The new material doesn’t reward the patience of letting the songs unfold nearly as effectively as this band always has. Diehard doom aficionados will likely appreciate Hopes of Failure as a purposeful trimming of extraneous fat. But it’s puzzling that Aseethe would choose to recast themselves as something of a conventional doom band at this stage, after repeatedly demonstrating that there’s more to what they do.

It would be one thing if the fidelity of the recording could approximate the sensation of standing in front of amplifier cabinets, having your chest rattled by the sheer density of sound. But that’s not the case. It’s not that the recording is necessarily flat, but Hopes of Failure doesn’t say anything we haven’t already heard after decades’ worth of tone-obsessed artists getting better and better at capturing on mic the way speaker cones move air through a room. Compared to 2014’s Burdens II, it’s almost shocking how little Hopes of Failure conveys a sense of the band in a physical setting.

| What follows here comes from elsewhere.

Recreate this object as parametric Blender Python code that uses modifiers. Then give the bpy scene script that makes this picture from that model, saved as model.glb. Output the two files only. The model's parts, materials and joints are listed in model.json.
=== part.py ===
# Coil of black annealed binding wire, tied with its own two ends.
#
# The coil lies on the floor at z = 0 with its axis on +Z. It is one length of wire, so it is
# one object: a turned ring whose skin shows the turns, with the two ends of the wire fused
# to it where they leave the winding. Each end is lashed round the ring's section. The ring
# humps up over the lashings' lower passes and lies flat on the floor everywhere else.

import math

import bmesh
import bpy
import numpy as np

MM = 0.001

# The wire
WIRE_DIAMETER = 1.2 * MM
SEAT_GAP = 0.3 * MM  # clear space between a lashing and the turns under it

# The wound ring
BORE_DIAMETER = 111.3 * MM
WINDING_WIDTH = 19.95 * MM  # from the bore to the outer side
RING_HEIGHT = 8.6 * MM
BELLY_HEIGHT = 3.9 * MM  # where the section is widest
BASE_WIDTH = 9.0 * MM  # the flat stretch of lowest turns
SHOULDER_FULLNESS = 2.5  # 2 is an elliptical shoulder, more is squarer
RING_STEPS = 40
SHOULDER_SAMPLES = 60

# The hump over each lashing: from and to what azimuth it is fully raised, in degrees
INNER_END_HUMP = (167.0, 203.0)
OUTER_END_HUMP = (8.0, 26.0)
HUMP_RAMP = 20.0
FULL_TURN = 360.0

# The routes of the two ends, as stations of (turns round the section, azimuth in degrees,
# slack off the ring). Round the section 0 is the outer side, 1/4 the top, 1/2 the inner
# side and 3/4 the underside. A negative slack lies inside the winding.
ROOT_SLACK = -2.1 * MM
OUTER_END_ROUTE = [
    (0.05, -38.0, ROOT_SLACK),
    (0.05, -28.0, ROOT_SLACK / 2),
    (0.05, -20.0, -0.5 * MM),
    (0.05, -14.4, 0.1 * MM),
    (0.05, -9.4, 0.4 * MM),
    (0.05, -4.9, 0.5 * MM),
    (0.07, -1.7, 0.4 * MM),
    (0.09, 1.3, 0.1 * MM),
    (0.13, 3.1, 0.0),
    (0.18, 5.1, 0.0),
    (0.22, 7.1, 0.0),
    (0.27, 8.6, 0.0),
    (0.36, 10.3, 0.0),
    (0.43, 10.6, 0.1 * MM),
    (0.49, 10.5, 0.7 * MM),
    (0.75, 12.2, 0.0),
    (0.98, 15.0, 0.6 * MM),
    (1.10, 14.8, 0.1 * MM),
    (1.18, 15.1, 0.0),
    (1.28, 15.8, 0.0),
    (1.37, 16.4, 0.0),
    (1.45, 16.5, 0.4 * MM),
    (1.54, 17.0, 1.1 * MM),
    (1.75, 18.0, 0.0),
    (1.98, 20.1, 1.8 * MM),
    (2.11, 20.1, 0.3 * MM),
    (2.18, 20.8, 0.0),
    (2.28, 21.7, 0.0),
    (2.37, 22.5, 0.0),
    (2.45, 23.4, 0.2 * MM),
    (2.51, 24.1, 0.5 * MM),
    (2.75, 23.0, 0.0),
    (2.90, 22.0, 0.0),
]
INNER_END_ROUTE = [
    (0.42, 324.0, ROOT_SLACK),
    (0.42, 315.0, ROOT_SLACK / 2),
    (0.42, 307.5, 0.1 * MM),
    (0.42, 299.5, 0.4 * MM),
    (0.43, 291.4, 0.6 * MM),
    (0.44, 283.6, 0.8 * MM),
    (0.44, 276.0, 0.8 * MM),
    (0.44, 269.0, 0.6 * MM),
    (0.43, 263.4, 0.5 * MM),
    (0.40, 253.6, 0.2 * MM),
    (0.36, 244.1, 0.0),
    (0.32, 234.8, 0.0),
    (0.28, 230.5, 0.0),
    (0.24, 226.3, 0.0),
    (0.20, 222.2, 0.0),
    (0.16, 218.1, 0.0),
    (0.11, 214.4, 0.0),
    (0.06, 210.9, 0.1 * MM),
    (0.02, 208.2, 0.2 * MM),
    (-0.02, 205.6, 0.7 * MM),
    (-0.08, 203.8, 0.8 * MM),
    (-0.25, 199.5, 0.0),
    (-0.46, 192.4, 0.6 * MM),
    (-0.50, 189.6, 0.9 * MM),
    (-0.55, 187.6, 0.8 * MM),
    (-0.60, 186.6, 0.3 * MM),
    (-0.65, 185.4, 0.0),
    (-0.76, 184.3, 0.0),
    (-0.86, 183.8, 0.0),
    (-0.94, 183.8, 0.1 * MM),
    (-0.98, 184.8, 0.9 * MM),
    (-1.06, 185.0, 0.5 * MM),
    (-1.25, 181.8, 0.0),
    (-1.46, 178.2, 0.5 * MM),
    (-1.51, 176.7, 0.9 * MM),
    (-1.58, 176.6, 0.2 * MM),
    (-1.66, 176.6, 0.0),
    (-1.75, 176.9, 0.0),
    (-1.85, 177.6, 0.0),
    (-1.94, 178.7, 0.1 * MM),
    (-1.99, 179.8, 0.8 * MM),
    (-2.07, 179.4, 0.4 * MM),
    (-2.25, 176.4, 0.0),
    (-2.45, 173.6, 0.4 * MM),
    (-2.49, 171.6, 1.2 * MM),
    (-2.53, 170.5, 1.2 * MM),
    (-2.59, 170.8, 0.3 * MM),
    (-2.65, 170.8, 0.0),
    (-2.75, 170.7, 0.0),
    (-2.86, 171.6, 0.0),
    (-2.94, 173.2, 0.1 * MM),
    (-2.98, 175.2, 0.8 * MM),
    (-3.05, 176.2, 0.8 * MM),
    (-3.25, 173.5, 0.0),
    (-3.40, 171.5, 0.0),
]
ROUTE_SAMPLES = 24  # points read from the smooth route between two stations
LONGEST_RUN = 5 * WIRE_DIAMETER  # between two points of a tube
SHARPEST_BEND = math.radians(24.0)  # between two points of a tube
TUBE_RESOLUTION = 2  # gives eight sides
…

At times, the album does hint at the wrinkles Aseethe have added to doom. “Barren Soil,” for example, begins with a Danny Barr bassline so deep it seems to dip toward subsonic frequencies. That said, every note is audible and you can actually hum along to the melody—no small feat when you’re dealing with timbres that tend to smother pitch. And in a dramatic departure for the band, Barr also sings a clean verse on closing track “Into the Sun.” After Barr and his brother, guitarist and founder Brian Barr, have spent a half hour barking, the shift to relatively melodic vocals enhances the album’s acerbic mood.

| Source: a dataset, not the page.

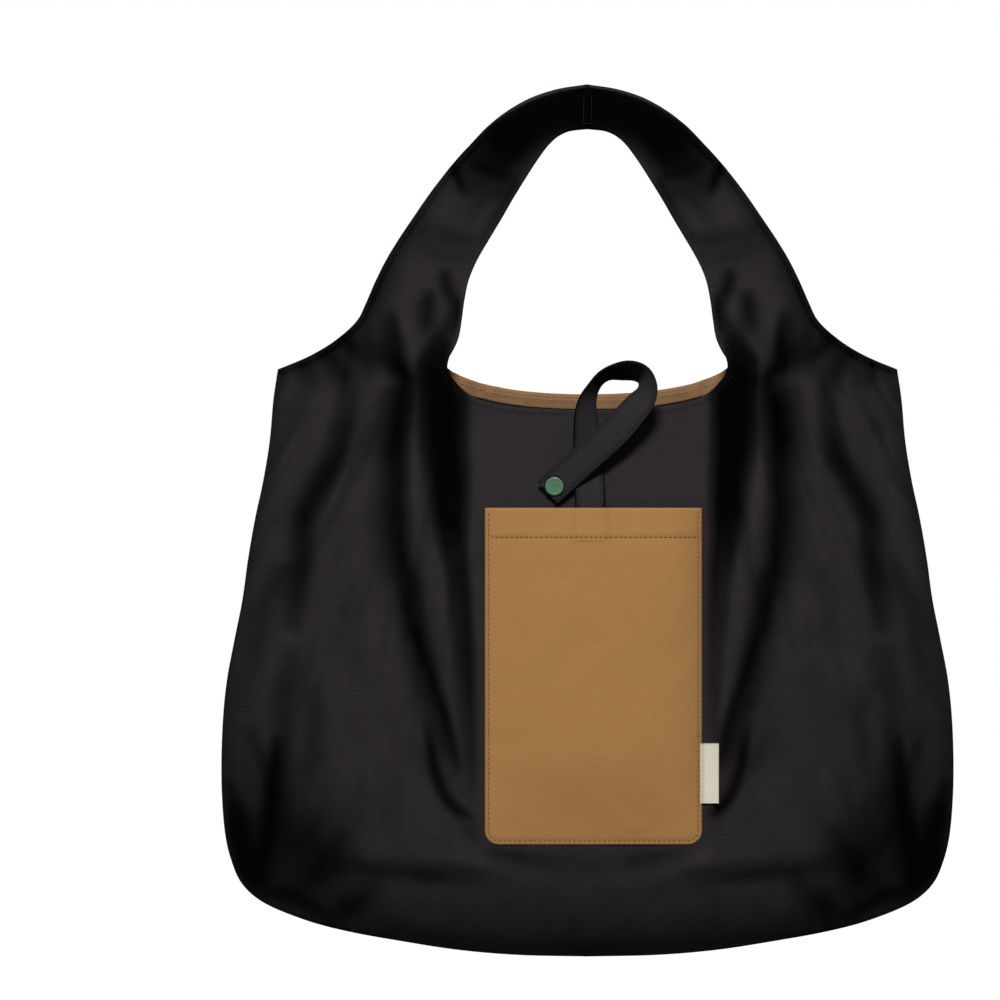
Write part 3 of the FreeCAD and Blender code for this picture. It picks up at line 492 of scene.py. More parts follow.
class Mat:
    def __init__(self, name):
        self.m = bpy.data.materials.new(name)
        self.m.use_nodes = True
        self.t = self.m.node_tree
        self.t.nodes.clear()
        self.out = self.node("ShaderNodeOutputMaterial")
        self.b = self.node("ShaderNodeBsdfPrincipled")
        self.link(self.b.outputs[0], self.out.inputs[0])

    def node(self, kind, **kw):
        n = self.t.nodes.new(kind)
        for k, v in kw.items():
            setattr(n, k, v)
        return n

    def link(self, a, b):
        self.t.links.new(a, b)

    def math(self, op, a, b=None):
        n = self.node("ShaderNodeMath", operation=op)
        for i, v in enumerate((a, b)):
            if v is None:
                continue
            if isinstance(v, (int, float)):
                n.inputs[i].default_value = v
            else:
                self.link(v, n.inputs[i])
        return n.outputs[0]

    def uv(self, sx, sy, rot=0.0):
        u = self.node("ShaderNodeUVMap", uv_map="cloth")
        mp = self.node("ShaderNodeMapping")
        mp.inputs["Scale"].default_value = (sx, sy, 1)
        mp.inputs["Rotation"].default_value = (0, 0, rot)
        self.link(u.outputs[0], mp.inputs[0])
        return mp.outputs[0]

    def noise(self, vec, scale, detail=3.0, rough=0.6):
        n = self.node("ShaderNodeTexNoise")
        n.inputs["Scale"].default_value = scale
        n.inputs["Detail"].default_value = detail
        n.inputs["Roughness"].default_value = rough
        self.link(vec, n.inputs["Vector"])
        return n.outputs["Fac"]

    def wave(self, vec, scale, direction="X", dist=0.0, profile="SIN"):
        n = self.node("ShaderNodeTexWave", wave_type="BANDS", bands_direction=direction, wave_profile=profile)
        n.inputs["Scale"].default_value = scale
        n.inputs["Distortion"].default_value = dist
        n.inputs["Detail"].default_value = 1.0
        n.inputs["Detail Scale"].default_value = 1.5
        self.link(vec, n.inputs["Vector"])
        return n.outputs["Fac"]

    def ramp(self, fac, stops):
        n = self.node("ShaderNodeValToRGB")
        e = n.color_ramp.elements
        while len(e) < len(stops):
            e.new(0.5)
        for i, (p, c) in enumerate(stops):
            e[i].position = p
            e[i].color = c
        self.link(fac, n.inputs[0])
        return n.outputs[0]

    def mix(self, mode, fac, a, b):
        n = self.node("ShaderNodeMix", data_type="RGBA", blend_type=mode)
        for s, v in ((0, fac), (6, a), (7, b)):
            if isinstance(v, (int, float)):
                n.inputs[s].default_value = v
            elif isinstance(v, tuple):
                n.inputs[s].default_value = v
            else:
                self.link(v, n.inputs[s])
        return n.outputs[2]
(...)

But the band opts not to emphasize these features. Stripped of its usual dimension, Aseethe’s music consigns the Barr brothers’ lyrics to the realm of unremarkable negativity. Clearly, Aseethe have made a concerted effort to streamline their approach, but Hopes of Failure only underscores how much better off they are when they stick to their guns. As such, it functions best as a gateway to a more colorful back catalog.